Problem
Read the lines that follow and pick out every one containing the word "joints".

Data block
□ □ □ □
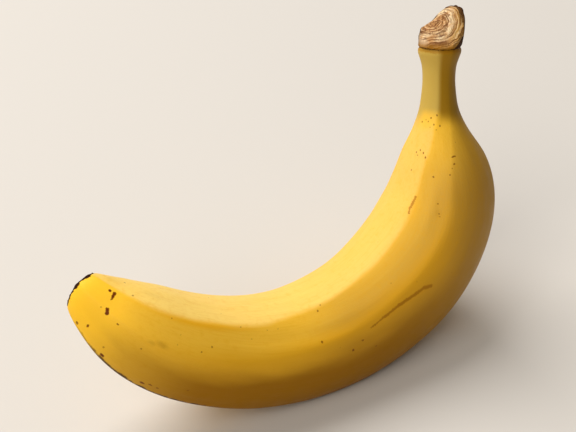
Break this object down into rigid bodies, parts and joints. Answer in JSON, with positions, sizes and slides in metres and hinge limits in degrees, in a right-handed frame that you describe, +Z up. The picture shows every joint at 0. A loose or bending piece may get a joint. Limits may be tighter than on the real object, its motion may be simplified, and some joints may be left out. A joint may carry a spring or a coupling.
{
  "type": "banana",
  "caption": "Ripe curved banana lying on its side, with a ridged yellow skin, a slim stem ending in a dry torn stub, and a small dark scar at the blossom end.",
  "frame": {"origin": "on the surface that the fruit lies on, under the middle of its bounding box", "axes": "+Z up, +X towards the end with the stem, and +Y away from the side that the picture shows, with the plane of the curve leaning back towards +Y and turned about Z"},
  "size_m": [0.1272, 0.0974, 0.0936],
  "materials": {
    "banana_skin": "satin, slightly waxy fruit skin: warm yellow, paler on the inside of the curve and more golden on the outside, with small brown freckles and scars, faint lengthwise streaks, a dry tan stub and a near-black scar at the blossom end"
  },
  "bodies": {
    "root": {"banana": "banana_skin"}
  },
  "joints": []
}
□ □ □ □
Response to this exercise
Break this object down into rigid bodies, parts and joints. Answer in JSON, with positions, sizes and slides in metres and hinge limits in degrees, in a right-handed frame that you describe, +Z up. The picture shows every joint at 0. A loose or bending piece may get a joint. Limits may be tighter than on the real object, its motion may be simplified, and some joints may be left out. A joint may carry a spring or a coupling.
  "joints": []